The IMF chopped its 2012 forecast for global growth to 3.3 percent from 4 percent just three months ago, saying the outlook had deteriorated in most regions. It projected world growth would strengthen to 3.9 percent in 2013.
The Washington-based lender said economic activity was decelerating but not collapsing. However, it warned that global growth would come in about 2 percentage points below its already soft forecast if European leaders allowed the crisis to fester.
For the first time since the debt turmoil erupted two years ago, the IMF said the 17-nation euro zone would likely slip into a mild recession in 2012, with output contracting by about 0.5 percent.

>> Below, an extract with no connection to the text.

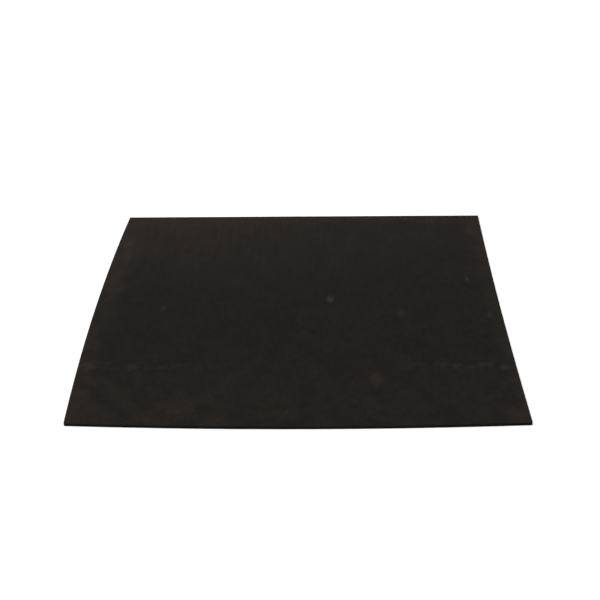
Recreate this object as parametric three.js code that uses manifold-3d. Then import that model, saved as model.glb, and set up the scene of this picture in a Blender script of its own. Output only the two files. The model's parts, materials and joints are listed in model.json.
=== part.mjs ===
// Seedling heat mat: a thin, flat, laminated rubber mat that seed trays stand on to be warmed.
//
// Two rubber covers hold the heater between them, and solid rubber strips fill the edge all round. Inside
// the strips lie, from the bottom up, a felt, a glass-fibre carrier with the heating wire laid to and fro
// on it, the tapes that hold the wire, and an earthed aluminium foil that spreads the heat. The ends of
// the wire, their crimped joints, the thermal fuse and the gland for a flat supply lead are in a bay at
// the middle of the back edge.
//
// Millimetres, +X to the right, +Y to the back, +Z up. The origin is on the underside, at the centre of
// the mat's bounding box.

import * as THREE from 'three';
import { mergeVertices } from 'three/addons/utils/BufferGeometryUtils.js';
import Module from 'manifold-3d';

const wasm = await Module();
wasm.setup();

// Driving dimensions: the sheet
const WIDTH = 527; // from corner to corner along X
const DEPTH = 508; // from corner to corner along Y
const THICKNESS = 3.8;
const BOW = { left: 7, right: -2.5, front: 6.5, back: 0 }; // how far each side swells out at its middle
const RIM = 14; // width of the solid edge at the corners
const COVER = 0.8; // thickness of each cover
const BOND = 0.02; // bond line between flat layers
const FIT = 0.3; // gap where two pieces meet end to end, or one passes through another

// Driving dimensions: the heater's layers
const LAYER_CLEARANCE = 1; // from the edge strips to the felt, carrier and foil
const FELT = 0.4;
const CARRIER = 0.14;
const FOIL = 0.1;
const TAPE = { thickness: 0.1, width: 18, overhang: 10 };
const HEADER_TAPE = { length: 120, width: 12 };

// Driving dimensions: the heating wire
const WIRE_RADIUS = 0.6; // over its insulation
const CONDUCTOR_RADIUS = 0.28;
const RUNS = 18; // an even number, so that both ends of the wire finish at the back
const WIRE_MARGIN = 14; // from the pocket's wall to the outermost run
const HEADER_SETBACK = 24; // from the pocket's back wall to the run along the back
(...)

I am now guardedly optimistic about the US recovery - I have no illusions of robust growth but I think we have started the long slow climb out of the humongous hole we have dug - but the persistent headwinds blowing across the Atlantic will slow us down further and headway will be hard to make.
Interestingly, the IMF also cautions countries that are pursuing austerity measures to do so with moderation:
[The IMF] also called on governments to avoid imposing drastic spending cuts on already sickly economies. Fiscal tightening is necessary to correct the hefty debt burden left from the boom years, the IMF said, but it, "should ideally occur at a pace that supports adequate growth in output and employment".
"Countries with enough fiscal space, including some in the euro area, should reconsider the pace of near-term adjustment," it added, in a suggestion that will be widely viewed as aimed at Germany, which is pressing ahead with austerity measures despite its healthy budget position.